Pa. still trying to tackle state’s milk pricing system

By DARRIN YOUKER
Contributing Writer

HARRISBURG, Pa. — Next year, Pennsylvania dairy farmers will look to renew the fight to change the state’s milk pricing system and end the issue of stranded premiums.

An effort to reform the state’s over-order premium failed to win passage in the state house and will not likely be acted upon by the end of the year.

Will reintroduce

Last month, Sen. Michael Brubaker, a Lancaster County Republican and chairman of the Senate Agriculture and Rural Affairs committee, introduced legislation that would have closed a loophole in the over-order system, and return an estimated $16 million in stranded premiums back to farmers.

After a hearing on the bill during an Agriculture and Rural Affairs committee meeting, Brubaker agreed to continue to craft the legislation and reintroduce it in January.

And dairy farmers are hopeful that 2011 will prove the year that reform is finally brought to the milk pricing system.

“We are expecting that this will move next year,” said Clifford Hawbaker, a Franklin County dairy farmer who is president of the Dairy Policy Action Coalition.

“We farmers are like little kids, we want it now. But we know this is better off looking it over next year.”

Unique system

Shoppers in Pennsylvania stores pay a 25-cent fee that is supposed to go back to dairy farmers. That fee is assessed on milk that is produced, processed and sold in Pennsylvania.

However, using a loophole in the system, milk producers can ship milk over state lines for temporary storage, sell it in a Pennsylvania stores, and collect the fee. But they are not obligated to return that money to the farmers, leaving it “stranded” in the system.
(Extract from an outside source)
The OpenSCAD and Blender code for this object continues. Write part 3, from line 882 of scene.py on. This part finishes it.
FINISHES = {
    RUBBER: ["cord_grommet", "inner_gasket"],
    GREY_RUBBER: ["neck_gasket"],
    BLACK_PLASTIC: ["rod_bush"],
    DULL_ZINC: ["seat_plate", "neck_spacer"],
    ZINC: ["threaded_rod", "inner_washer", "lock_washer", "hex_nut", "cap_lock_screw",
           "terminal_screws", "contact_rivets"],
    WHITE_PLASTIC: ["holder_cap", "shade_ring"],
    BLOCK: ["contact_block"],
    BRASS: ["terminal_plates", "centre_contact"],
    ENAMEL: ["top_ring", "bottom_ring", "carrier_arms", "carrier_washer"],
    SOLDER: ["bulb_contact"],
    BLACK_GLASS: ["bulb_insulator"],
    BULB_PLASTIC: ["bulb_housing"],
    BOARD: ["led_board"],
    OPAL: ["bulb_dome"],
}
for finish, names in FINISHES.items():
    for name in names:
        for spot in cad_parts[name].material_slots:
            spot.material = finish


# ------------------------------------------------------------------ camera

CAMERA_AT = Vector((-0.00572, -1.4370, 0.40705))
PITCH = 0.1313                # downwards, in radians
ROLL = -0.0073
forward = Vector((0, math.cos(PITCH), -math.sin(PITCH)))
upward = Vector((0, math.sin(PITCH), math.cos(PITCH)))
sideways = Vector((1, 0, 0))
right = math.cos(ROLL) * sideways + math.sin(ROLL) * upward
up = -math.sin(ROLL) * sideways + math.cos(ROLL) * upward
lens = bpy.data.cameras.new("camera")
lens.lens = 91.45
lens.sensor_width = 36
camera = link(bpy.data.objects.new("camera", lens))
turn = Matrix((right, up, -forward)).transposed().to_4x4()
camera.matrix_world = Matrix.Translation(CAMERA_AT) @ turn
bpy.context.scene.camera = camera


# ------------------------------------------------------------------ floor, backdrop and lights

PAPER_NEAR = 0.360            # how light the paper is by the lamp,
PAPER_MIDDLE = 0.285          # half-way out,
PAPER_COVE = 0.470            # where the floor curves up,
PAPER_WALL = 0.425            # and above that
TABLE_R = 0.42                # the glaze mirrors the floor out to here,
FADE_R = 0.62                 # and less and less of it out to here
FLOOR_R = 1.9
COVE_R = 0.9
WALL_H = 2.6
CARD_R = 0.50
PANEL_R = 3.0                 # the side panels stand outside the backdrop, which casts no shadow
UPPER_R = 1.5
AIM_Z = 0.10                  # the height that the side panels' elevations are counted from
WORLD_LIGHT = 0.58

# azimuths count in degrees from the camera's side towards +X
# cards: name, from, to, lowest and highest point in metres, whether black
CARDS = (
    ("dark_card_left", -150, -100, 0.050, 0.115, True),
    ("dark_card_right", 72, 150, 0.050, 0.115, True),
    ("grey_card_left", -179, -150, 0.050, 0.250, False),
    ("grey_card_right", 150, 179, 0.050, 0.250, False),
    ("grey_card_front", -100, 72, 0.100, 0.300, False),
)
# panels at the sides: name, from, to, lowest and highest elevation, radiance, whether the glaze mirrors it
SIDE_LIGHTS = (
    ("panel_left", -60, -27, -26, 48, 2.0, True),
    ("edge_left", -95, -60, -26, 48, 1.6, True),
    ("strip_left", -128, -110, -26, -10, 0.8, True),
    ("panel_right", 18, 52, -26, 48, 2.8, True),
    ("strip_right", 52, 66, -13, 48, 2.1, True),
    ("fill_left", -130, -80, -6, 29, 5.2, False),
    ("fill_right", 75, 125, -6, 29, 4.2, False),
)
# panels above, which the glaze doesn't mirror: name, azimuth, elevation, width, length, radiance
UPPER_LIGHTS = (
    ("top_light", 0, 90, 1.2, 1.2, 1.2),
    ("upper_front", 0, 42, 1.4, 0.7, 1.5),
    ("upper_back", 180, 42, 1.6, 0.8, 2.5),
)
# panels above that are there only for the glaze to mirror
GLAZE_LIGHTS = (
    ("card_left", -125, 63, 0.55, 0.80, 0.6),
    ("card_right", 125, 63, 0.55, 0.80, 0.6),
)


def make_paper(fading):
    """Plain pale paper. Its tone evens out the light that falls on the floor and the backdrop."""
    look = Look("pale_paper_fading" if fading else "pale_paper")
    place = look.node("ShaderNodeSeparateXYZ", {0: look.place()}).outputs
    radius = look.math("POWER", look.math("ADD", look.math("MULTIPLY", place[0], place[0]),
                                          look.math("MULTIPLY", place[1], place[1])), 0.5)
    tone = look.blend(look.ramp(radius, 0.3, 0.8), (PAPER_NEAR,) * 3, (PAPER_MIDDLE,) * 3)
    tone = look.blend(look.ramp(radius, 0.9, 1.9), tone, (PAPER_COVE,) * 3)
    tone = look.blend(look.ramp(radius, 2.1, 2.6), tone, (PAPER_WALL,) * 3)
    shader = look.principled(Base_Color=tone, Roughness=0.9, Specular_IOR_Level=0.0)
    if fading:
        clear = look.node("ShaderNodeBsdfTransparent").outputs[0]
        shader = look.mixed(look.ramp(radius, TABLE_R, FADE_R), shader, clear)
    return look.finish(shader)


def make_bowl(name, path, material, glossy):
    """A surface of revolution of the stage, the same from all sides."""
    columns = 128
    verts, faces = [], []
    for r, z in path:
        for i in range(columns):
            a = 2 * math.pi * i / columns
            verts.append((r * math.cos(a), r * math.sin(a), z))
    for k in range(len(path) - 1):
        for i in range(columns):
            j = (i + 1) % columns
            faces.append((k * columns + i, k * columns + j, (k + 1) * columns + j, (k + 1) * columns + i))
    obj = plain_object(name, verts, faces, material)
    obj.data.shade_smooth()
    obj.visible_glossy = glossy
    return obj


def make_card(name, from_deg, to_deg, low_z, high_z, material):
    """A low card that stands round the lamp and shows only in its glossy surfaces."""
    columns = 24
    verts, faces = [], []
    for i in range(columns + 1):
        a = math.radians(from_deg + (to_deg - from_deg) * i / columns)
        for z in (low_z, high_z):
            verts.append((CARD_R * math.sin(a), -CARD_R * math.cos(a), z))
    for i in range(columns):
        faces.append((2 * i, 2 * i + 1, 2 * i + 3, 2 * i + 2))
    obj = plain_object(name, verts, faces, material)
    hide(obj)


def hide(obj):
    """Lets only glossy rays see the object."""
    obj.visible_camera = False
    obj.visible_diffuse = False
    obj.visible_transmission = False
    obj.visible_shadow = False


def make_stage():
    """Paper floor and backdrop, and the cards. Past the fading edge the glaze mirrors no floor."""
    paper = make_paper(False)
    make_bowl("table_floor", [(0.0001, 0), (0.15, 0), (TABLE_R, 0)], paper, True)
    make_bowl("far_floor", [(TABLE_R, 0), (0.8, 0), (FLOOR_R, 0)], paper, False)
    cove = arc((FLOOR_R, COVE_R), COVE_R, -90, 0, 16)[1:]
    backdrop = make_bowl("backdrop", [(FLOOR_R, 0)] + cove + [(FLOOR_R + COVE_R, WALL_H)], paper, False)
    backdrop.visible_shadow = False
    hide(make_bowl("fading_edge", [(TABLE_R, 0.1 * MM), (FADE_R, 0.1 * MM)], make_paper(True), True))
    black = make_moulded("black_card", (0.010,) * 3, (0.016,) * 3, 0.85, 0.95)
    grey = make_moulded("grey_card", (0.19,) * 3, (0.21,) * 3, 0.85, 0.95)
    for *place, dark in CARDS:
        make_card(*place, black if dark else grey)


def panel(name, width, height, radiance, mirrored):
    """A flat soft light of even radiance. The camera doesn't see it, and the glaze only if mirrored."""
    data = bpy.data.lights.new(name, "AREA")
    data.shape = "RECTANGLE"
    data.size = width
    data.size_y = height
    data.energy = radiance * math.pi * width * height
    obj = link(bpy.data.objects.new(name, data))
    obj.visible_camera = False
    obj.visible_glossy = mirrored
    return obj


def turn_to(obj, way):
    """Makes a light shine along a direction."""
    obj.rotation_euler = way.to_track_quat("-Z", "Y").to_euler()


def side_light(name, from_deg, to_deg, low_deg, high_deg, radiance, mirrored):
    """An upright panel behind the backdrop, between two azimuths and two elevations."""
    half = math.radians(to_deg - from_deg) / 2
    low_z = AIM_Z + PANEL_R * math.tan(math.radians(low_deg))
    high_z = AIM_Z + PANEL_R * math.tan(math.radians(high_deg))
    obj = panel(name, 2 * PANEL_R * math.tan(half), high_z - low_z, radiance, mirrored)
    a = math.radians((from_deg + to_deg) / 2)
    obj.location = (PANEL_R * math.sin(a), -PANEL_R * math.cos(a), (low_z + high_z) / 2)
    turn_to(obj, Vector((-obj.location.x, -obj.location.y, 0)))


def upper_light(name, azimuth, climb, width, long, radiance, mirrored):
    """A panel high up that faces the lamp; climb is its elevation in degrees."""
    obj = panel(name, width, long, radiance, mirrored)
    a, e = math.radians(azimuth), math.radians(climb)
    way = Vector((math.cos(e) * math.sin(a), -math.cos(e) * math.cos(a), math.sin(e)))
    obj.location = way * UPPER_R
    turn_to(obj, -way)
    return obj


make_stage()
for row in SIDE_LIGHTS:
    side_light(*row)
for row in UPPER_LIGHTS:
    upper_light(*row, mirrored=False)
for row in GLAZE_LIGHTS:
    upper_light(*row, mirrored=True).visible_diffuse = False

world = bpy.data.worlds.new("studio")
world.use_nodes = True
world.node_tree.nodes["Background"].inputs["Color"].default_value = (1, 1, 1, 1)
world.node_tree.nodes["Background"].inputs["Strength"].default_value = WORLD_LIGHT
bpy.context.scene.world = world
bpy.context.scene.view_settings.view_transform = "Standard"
“Our consumers pay this fee and it is not getting back to the dairy farmer,” said Kristin Crawford, Brubaker’s legislative director. “The dairy farmer needs to come out on top of this equation.”

New proposal

Under Brubaker’s bill, fees collected at the store would be returned to the state, not individual processors, and then distributed to farmers, Crawford said.

Under the proposal, every dairy farmer would share in a portion of that fee, although that provision will prove to be a discussion point in the coming months, Crawford said.

There is also consideration of increasing the number of members on the Milk Marketing Board from its current slate of three, she said.

Sen. Elder Vogel Jr., who represents Allegheny, Beaver and Lawrence counties, said there was no reason to rush the legislation through at the last minute. Instead, lawmakers can review and refine the bill and get the money back to farmers, he said.

“There are good points to the whole proposal,” said Vogel, who is also a dairy farmer. “We have to recoup those stranded premiums.”

Reform roadblock

Pennsylvania has already been dealt a temporary setback in improving the marketing system this year after a federal injunction had halted a Milk Marketing Board order.

Milk processors who buy milk from Pennsylvania and neighboring states had been mixing that milk, selling it in Pennsylvania stores, and collecting the over-order fee. However, those processors used a prorated system that only sent a portion of the fee back to Pennsylvania farmers, said Mark O’Neill, a spokesman for the Pennsylvania Farm Bureau.

Under a change enacted by the Milk Marketing Board, a milk processor would have to pay the full fee to Pennsylvania farmers.

Producers have won a temporary injunction in federal court until the legality of order.

Vogel said he would expect to see a similar pushback from some milk bottlers if the loopholes to stranded premiums are closed. But the issue is about transparency and tracking where the money goes, he said.

“We need to find a way to audit the money and make sure it is being returned,” he said.